DATA PROVIDED →
════════════════

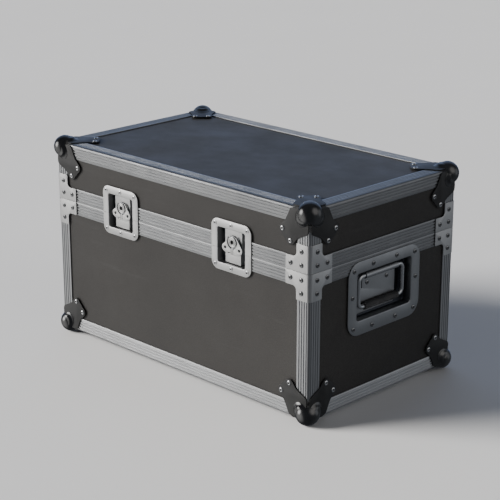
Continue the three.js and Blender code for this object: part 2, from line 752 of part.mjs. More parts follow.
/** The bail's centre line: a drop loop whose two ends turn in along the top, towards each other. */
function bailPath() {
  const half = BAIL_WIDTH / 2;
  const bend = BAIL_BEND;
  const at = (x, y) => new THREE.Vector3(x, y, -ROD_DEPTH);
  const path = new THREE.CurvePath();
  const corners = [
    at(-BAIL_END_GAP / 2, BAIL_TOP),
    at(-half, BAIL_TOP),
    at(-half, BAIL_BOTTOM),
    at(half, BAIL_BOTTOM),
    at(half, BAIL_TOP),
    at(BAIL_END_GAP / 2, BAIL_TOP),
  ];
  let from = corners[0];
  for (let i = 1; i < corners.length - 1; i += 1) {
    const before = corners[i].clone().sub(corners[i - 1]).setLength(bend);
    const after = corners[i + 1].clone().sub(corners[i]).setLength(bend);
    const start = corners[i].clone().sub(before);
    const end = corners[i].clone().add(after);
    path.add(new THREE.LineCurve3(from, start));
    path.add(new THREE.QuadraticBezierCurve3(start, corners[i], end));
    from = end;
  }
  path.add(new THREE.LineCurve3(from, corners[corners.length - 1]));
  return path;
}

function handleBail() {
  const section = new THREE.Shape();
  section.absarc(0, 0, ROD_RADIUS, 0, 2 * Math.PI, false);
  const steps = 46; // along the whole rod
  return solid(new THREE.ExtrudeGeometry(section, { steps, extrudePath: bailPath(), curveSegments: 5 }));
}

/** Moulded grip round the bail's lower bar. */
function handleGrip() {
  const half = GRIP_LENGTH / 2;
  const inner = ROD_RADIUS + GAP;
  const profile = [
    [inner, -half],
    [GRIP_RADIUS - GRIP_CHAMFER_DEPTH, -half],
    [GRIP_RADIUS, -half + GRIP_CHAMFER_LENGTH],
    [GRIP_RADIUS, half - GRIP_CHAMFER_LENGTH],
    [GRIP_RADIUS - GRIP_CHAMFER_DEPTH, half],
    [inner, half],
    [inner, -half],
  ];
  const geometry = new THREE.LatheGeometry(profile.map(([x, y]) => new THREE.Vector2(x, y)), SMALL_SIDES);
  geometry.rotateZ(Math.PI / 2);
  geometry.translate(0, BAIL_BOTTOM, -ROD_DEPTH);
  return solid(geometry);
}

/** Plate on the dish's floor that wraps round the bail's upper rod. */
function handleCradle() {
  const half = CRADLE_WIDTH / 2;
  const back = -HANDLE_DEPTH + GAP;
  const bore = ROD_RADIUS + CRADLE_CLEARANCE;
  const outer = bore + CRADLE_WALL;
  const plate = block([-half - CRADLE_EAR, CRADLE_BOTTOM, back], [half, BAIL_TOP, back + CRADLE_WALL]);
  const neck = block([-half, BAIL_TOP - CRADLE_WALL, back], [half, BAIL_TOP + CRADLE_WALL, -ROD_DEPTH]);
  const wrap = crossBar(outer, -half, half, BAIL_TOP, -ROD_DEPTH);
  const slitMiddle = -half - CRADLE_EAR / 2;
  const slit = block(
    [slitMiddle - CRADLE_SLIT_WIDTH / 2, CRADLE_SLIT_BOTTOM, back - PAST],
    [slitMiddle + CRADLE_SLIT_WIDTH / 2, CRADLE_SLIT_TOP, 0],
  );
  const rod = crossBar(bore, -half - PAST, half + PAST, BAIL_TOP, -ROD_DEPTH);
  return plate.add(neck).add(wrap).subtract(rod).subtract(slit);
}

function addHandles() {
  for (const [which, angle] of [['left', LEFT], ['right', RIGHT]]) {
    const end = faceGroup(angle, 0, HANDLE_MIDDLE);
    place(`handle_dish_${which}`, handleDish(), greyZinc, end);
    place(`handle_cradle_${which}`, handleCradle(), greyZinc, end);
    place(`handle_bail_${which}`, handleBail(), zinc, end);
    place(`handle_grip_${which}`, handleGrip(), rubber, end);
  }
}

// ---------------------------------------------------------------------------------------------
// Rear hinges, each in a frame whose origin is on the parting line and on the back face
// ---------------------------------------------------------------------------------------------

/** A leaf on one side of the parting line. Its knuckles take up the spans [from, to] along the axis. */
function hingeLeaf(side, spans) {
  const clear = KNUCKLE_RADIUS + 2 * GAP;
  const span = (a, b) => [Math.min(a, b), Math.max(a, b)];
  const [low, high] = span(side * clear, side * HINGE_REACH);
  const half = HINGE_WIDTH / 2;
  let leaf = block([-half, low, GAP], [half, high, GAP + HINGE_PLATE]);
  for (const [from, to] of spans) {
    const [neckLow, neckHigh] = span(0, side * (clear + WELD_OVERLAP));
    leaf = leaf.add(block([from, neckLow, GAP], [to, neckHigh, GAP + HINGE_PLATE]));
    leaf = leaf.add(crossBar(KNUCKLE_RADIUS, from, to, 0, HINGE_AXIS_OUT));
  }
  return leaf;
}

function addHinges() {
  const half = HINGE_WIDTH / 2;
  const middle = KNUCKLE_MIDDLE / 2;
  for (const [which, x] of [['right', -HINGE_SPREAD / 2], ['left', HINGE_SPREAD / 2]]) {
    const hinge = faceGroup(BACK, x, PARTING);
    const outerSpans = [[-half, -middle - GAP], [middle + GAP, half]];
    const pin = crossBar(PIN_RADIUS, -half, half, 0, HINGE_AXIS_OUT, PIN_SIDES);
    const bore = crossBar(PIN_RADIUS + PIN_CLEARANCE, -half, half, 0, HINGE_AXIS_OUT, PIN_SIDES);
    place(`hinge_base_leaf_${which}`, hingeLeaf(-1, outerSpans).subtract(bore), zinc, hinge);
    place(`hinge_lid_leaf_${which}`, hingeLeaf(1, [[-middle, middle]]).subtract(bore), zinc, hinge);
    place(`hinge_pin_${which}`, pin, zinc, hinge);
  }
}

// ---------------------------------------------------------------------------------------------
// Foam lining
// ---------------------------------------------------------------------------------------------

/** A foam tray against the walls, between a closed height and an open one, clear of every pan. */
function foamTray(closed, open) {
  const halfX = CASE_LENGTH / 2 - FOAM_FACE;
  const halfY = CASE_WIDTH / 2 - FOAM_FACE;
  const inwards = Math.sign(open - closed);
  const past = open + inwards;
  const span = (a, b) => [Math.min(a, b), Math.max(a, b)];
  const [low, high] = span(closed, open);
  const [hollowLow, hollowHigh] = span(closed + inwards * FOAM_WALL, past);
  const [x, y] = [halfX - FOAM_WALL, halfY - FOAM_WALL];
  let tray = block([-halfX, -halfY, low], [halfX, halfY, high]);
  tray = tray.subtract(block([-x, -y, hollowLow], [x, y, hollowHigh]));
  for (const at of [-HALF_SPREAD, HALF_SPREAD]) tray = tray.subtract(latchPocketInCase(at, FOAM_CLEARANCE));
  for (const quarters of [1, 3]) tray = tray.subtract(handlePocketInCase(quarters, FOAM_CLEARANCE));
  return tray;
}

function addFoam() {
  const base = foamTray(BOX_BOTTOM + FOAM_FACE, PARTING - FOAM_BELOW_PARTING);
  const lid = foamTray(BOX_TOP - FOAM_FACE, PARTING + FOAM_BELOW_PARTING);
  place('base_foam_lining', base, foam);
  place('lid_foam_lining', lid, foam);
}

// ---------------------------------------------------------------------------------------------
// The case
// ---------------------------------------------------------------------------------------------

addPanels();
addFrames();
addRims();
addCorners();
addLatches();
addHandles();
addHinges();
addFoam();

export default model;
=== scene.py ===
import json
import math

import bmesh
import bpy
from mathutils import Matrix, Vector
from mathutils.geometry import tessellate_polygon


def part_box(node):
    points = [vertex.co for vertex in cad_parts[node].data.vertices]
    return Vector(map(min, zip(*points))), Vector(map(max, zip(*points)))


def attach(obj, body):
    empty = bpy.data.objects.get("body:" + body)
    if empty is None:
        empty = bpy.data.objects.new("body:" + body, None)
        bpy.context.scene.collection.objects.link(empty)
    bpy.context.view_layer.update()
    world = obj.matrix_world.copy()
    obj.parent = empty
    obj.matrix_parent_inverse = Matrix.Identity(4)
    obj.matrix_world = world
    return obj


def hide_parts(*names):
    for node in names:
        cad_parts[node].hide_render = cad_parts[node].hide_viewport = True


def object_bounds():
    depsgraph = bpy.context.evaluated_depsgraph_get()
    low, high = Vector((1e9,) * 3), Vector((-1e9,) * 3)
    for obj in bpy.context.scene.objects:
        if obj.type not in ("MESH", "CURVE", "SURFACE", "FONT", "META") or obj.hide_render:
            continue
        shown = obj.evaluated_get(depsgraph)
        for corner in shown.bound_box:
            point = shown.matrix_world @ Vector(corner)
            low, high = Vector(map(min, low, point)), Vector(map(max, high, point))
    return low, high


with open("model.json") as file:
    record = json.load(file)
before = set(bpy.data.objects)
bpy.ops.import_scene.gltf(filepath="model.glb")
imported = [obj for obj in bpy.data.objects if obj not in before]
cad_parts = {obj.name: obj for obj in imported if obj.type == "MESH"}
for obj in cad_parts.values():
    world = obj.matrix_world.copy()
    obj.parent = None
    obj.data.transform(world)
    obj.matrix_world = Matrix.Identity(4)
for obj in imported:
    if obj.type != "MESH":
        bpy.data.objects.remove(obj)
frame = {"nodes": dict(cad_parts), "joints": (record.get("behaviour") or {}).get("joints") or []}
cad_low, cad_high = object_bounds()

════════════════

Using the data above, reproduce exactly the lines from the line that contains "addPanels();" through the line that contains "point = shown.matrix_world", including both.

FINISHED TASK →
addPanels();
addFrames();
addRims();
addCorners();
addLatches();
addHandles();
addHinges();
addFoam();

export default model;
=== scene.py ===
import json
import math

import bmesh
import bpy
from mathutils import Matrix, Vector
from mathutils.geometry import tessellate_polygon


def part_box(node):
    points = [vertex.co for vertex in cad_parts[node].data.vertices]
    return Vector(map(min, zip(*points))), Vector(map(max, zip(*points)))


def attach(obj, body):
    empty = bpy.data.objects.get("body:" + body)
    if empty is None:
        empty = bpy.data.objects.new("body:" + body, None)
        bpy.context.scene.collection.objects.link(empty)
    bpy.context.view_layer.update()
    world = obj.matrix_world.copy()
    obj.parent = empty
    obj.matrix_parent_inverse = Matrix.Identity(4)
    obj.matrix_world = world
    return obj


def hide_parts(*names):
    for node in names:
        cad_parts[node].hide_render = cad_parts[node].hide_viewport = True


def object_bounds():
    depsgraph = bpy.context.evaluated_depsgraph_get()
    low, high = Vector((1e9,) * 3), Vector((-1e9,) * 3)
    for obj in bpy.context.scene.objects:
        if obj.type not in ("MESH", "CURVE", "SURFACE", "FONT", "META") or obj.hide_render:
            continue
        shown = obj.evaluated_get(depsgraph)
        for corner in shown.bound_box:
            point = shown.matrix_world @ Vector(corner)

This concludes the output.